На сей раз Жасент не решилась поцеловать женщину. И все же она ненадолго задержала на ней свой взгляд, желая запечатлеть в памяти ее облик, облик своей тайной помощницы: мадонна, голова которой увенчана толстой русой косой, с чистыми правильными чертами неподвластного времени лица, с исполненным мудрости и доброты взглядом.
Пьер присоединился к Дави в прокуренном и шумном зале
– Сколько здесь народу! Мне интересно, когда нас, наконец, обслужат, – проворчал Дави с зажатой в зубах сигаретой. – Ожидая тебя, я заказал лимонад, но пока его не принесли.
– У всех время завтрака, друг мой. А что ты хотел – выставить посетителей за дверь? – пробурчал Пьер. – У тебя разгорелся аппетит!
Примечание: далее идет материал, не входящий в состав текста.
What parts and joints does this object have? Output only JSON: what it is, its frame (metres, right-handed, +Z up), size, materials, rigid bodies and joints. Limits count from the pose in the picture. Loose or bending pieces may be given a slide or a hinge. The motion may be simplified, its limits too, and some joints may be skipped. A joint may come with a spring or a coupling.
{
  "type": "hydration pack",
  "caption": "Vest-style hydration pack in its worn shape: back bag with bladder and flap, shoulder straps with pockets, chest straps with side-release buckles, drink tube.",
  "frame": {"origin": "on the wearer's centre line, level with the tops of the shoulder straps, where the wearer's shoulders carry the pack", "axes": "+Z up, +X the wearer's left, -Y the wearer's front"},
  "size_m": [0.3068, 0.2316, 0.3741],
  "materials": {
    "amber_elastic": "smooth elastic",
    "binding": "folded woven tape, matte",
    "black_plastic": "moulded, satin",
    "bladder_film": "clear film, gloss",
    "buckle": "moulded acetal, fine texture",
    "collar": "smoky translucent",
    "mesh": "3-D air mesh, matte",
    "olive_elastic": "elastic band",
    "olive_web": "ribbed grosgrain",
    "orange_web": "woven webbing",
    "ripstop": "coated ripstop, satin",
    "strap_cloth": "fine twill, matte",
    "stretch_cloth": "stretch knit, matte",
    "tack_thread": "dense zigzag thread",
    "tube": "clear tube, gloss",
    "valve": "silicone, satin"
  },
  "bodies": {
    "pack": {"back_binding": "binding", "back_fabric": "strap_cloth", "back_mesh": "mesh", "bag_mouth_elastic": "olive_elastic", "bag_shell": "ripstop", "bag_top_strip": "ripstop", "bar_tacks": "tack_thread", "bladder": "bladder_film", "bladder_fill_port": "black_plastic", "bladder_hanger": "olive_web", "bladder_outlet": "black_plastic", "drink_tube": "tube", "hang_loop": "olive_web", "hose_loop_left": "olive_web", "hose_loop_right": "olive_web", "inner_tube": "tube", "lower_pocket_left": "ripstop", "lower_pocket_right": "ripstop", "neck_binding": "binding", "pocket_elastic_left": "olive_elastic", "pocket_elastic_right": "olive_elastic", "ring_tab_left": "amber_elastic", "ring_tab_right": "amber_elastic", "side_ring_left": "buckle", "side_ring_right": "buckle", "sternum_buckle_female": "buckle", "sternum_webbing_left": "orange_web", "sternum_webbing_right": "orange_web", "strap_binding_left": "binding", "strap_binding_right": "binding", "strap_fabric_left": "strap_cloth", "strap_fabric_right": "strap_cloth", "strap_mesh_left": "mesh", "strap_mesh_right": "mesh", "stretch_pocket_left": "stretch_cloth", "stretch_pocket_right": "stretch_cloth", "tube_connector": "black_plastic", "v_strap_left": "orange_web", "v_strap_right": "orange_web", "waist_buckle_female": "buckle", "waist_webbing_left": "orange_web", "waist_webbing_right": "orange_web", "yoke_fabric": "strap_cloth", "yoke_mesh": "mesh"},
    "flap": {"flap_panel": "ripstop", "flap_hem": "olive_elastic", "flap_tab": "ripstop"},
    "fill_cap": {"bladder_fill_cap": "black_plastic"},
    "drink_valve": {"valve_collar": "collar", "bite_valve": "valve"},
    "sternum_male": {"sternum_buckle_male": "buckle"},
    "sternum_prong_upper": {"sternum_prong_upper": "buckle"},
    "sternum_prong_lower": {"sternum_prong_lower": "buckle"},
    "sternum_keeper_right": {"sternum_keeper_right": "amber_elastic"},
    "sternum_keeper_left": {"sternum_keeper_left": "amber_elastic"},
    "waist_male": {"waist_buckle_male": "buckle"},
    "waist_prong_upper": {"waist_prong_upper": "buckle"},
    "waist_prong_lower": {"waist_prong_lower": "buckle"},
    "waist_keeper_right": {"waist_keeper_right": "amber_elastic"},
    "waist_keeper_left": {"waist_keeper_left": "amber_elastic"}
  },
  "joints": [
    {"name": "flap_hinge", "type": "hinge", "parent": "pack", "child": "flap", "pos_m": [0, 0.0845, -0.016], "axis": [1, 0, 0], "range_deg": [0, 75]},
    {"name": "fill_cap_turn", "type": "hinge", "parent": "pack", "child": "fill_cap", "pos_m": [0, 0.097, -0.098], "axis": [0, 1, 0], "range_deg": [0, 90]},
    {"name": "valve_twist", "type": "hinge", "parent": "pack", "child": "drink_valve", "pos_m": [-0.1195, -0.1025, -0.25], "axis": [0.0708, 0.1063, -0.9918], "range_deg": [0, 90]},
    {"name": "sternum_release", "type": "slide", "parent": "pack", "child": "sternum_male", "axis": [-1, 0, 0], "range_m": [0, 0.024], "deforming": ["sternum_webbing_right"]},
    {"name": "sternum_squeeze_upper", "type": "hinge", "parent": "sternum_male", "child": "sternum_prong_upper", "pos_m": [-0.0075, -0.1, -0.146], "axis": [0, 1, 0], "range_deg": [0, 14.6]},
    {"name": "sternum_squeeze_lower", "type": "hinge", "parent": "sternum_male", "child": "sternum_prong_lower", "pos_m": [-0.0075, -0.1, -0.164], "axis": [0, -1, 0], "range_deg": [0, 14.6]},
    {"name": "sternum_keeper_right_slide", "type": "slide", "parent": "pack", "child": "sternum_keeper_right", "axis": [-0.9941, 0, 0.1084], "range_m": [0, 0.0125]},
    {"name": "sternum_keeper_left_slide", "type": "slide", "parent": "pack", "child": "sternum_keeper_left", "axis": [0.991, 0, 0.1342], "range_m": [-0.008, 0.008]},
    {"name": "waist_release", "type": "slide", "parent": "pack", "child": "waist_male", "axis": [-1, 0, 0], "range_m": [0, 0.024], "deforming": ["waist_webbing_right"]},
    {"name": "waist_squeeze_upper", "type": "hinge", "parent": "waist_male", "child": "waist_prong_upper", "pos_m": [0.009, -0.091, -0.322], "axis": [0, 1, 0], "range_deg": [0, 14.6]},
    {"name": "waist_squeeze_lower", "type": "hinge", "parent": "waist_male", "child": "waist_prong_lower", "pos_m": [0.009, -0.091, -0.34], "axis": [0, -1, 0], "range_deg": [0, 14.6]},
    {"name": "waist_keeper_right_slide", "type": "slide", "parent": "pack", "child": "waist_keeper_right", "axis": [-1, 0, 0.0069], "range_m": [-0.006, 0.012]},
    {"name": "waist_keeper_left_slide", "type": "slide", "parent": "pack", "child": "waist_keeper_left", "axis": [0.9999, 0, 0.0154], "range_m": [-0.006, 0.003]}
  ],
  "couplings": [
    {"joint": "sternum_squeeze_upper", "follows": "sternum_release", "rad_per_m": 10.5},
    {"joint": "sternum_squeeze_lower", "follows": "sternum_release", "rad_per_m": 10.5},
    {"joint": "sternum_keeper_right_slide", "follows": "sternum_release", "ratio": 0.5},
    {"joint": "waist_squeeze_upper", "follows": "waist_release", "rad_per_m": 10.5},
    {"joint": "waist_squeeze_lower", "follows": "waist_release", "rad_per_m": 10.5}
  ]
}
– Да уж, с этим не поспоришь.
Они обменялись веселыми взглядами. От природы бережливый, если не сказать прижимистый, Ксавье Дебьен удивлялся накануне количеству поглощаемой Дави еды. Старик Боромей, находивший это забавным, подтрунивал над парнем:
– Ты прожорлив, как медведь, мой мальчик. Если ты женишься, твоей жене придется попотеть, чтобы тебя насытить.
Друзья вспоминали о проведенных в Сен-Фелисьене вечерах, пока к ним не подошел наконец владелец заведения с кухонным полотенцем в руках принять их заказ. В то же мгновение Пьер заметил в окне Жасент, бегущую в сторону улицы Лаберж. У него подпрыгнуло сердце. Ему захотелось поскорее оказаться в условленном месте.
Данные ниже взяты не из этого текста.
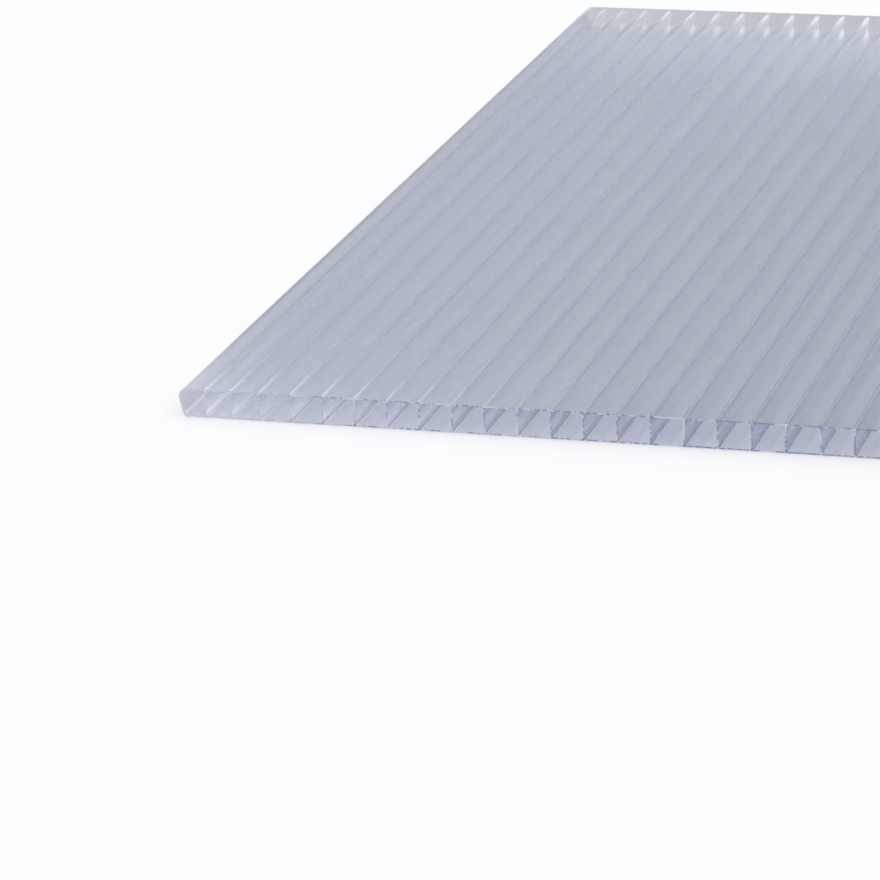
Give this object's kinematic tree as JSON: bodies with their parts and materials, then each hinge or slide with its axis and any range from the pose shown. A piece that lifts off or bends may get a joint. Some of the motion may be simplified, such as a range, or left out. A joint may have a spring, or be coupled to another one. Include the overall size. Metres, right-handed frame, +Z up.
{
  "type": "multiwall polycarbonate sheet",
  "caption": "Clear twin-wall polycarbonate sheet, 10 mm thick, with hollow flutes open at both cut ends, upright webs and closed, rounded long edges. It glazes roofs, walls and cold frames.",
  "frame": {"origin": "centre of the bottom face, which lies on the floor", "axes": "+X across the flutes, along the sheet's width; +Y along the flutes; +Z up, through the thickness"},
  "size_m": [0.7, 0.54, 0.01],
  "materials": {
    "clear_polycarbonate": "clear extruded polycarbonate with smooth glossy skins, a faint blue-grey tint through the depth of the sheet and slightly darker sawn ends"
  },
  "bodies": {
    "root": {"twinwall_sheet": "clear_polycarbonate"}
  },
  "joints": []
}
– Омлет с луком и филе дорадо в соусе, – заказал Дави с видом гурмана.
– Мне то ж самое, – пробормотал Пьер.
– Ты снова влюблен в Жасент Клутье, – тихо сказал его друг. – Ты просто пожирал ее глазами! Меня это очень смущало там, на кладбище.
– Кто бы говорил – ты сам смотрел на Сидони, раскрыв рот!
Дави зарделся и принялся теребить салфетку для рук.
– Я никогда не видел такой красивой девушки, – признался он. – Но она сначала изучила меня с головы до пят, а после даже не глянула в мою сторону.
– Это естественно, она только что похоронила свою младшую сестру. В жизни есть моменты, когда по отношению к людям становишься глухим и слепым. Может быть, когда-нибудь у тебя с ней что-то и сложится.
Несмотря на стоящий в зале шум, Пьер говорил тихо. Местные же мужчины, облокотившиеся о стойку, громко спорили. Обсуждали они все то же – наводнение.
– Даже во время паводка в 1908 году вода не поднималась так высоко. В тот год она достигла 19,8 фута, а сегодня превышает отметку в 23,8 – на четыре фута больше! Помню, тогда мне было двенадцать и родители поднимали на третий этаж всю мебель и провизию.